If your child is anxious, start by normalizing their fears.  Make them believe that they will get past the problem and let them know you believe they can handle it.  The saying, “A frightened captain makes a frightened crew” is fitting because children pick up cues from our own anxious behaviors. Yet, we have the choice to model for our children the confidence that they need to handle new and challenging experiences.  The goal is not to eliminate anxiety, but to help our children learn to manage it more effectively.

Don’t allow your child to miss school just because they don’t want to go. It will only reinforce their fears.  Anxiety is essentially a message that tends to overestimate danger and underestimate our ability to handle it.  Thus, when we allow our children to avoid the things that scare them, we are actually increasing or reinforcing their fears.  Avoidance may seem to help things in the short run, but it will only make the fear stronger over time.  Getting our children to go to school will teach them that even though they are uncomfortable or fearful, they can handle it.

Telling your child not to worry or that their fears won’t happen, generally is not helpful. As parents, we often try to convince our child to “stop” worrying.  Meanwhile worry is telling them the opposite, convincing them that they can’t or shouldn’t. 

Instead, try validating and empathizing with your child’s fears by saying, “I can see that it is making you nervous to think about school tomorrow.  I think other kids are worrying about similar things.  If you don’t end up with any friends in your lunch period, let’s make a plan for how you could handle that.”  Or “I know that you’re scared.  It’s OK to be worried.  I will help you get through this.” When we allow our child to express their fears, they are less likely to have to defend their position and thus are more willing to consider the situation with more perspective.

It can also be helpful to separate your child from their worry.  Using language to help children see worry as a bully and to identify what it is telling them, allows the child to fight back.  “It seems like your worry brain is telling you that your teacher will be mean to you.  What does your smart brain want to say back to your worry bully?” Try not to do all the talking.
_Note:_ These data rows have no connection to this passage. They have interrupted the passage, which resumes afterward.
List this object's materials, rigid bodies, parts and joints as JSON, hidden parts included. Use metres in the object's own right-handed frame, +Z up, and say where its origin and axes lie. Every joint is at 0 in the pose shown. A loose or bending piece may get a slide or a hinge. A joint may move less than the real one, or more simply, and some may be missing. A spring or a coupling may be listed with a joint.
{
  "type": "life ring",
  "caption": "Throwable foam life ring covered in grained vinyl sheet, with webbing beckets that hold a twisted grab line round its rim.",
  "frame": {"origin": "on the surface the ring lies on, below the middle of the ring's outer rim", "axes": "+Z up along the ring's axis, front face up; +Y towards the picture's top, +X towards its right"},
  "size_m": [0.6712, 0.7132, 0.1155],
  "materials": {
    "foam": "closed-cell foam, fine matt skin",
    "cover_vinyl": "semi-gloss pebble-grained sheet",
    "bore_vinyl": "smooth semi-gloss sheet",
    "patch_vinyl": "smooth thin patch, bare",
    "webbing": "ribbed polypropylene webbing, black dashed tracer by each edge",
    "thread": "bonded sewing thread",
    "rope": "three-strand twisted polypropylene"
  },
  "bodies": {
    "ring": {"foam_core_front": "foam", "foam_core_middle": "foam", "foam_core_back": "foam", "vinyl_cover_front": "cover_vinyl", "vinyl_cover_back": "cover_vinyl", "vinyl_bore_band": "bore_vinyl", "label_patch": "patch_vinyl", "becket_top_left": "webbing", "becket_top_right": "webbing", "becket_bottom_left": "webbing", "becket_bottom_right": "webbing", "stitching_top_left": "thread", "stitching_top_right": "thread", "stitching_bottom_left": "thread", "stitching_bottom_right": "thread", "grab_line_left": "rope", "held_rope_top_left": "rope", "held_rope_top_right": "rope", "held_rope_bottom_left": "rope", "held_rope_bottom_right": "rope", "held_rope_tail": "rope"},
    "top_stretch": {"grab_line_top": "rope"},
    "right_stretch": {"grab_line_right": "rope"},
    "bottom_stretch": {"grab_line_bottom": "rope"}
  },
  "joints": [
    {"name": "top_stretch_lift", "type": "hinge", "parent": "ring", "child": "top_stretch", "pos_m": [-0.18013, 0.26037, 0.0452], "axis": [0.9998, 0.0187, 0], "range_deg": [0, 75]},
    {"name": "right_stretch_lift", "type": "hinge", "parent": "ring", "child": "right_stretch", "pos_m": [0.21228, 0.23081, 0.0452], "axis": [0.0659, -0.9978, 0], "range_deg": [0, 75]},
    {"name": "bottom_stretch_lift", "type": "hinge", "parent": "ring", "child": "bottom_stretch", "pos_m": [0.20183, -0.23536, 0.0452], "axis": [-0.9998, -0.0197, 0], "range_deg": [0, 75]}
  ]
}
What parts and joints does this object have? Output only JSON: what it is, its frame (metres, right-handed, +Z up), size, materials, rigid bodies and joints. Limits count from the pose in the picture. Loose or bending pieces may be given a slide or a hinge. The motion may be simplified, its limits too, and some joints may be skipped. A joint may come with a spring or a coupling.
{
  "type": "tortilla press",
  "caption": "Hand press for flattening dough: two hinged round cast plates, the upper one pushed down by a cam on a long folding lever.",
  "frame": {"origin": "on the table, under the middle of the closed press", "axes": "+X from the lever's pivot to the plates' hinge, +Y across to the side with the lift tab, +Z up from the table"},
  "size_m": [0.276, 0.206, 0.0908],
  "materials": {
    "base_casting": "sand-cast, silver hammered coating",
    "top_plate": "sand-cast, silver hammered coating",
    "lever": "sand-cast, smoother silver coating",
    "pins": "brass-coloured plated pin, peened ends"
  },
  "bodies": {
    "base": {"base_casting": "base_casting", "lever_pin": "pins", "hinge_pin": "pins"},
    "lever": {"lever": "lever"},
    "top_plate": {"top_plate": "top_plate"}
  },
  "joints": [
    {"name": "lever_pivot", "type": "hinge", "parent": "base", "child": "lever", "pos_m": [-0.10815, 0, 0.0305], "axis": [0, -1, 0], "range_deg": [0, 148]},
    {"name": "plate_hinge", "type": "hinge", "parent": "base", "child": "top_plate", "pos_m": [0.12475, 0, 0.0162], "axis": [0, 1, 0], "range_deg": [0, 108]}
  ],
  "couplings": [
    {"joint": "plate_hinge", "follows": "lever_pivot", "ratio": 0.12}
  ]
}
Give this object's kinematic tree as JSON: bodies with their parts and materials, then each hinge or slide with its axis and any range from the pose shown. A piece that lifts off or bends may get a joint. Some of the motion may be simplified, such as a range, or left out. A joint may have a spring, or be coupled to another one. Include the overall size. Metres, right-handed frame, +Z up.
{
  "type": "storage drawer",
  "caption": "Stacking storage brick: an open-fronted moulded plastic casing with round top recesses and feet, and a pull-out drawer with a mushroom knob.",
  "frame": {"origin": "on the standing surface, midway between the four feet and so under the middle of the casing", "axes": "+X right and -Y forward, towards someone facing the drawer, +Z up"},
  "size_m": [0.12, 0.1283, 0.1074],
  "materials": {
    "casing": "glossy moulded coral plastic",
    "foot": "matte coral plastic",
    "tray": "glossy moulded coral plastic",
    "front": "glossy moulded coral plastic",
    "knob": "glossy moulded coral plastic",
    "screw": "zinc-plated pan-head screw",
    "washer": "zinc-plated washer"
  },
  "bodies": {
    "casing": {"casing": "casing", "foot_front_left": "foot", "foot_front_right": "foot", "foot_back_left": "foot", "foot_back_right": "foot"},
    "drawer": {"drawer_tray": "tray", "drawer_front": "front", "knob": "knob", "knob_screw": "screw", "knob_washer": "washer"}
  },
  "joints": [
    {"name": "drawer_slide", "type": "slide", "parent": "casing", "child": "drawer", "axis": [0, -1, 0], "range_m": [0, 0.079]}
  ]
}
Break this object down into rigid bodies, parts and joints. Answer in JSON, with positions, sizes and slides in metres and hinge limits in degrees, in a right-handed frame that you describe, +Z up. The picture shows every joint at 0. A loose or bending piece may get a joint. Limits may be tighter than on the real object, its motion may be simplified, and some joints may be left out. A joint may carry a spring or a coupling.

Children must learn how to talk to themselves in ways that promote their ability to handle new situations.

As parents, we can also help children evaluate the likelihood or evidence behind their fear.  Being scared is not an indication of how likely something is to happen, so we can help our children separate facts from feelings by encouraging them to explore their thinking.  For example, many middle school children fear that they will get lost on the first day of school, be late to class, and get in trouble.  It might be helpful to ask your child what makes them think that these thoughts are true, and what makes them think it might not be true, or to ask them to consider the worst case/best case/most likely outcome.  These kinds of questions allow your child to take a step back and consider the facts versus their fearful feelings, thus often reaching a more reasonable and less frightening conclusion.

Another helpful strategy is to change their channel.  If we are watching TV and we don’t like the show we are watching, we can switch to one we do like. Worry likes to demand our attention and then tends to grow when we pay attention to it.  Thus, we can try to help children shift their thinking to what they might like about returning to school, rather than on only what they fear.  Try asking your child to list their favorite subjects or the friends they look forward to seeing.  If your younger child is especially nervous about leaving you, consider giving them a transitional object to take with them to ease their separation anxiety – perhaps a photograph of you, or anything that reminds them of home. 

With younger children, once you arrive at school, leave quickly.  Don’t hover.  When we linger, we are reinforcing our children’s anxious thinking that they need us to be OK, and that they can’t handle it on their own.  Ask yourself “Is my child safe?” and if the answer is yes, leave.

Finally, don’t forget to praise your child for their courage and willingness to face their fears!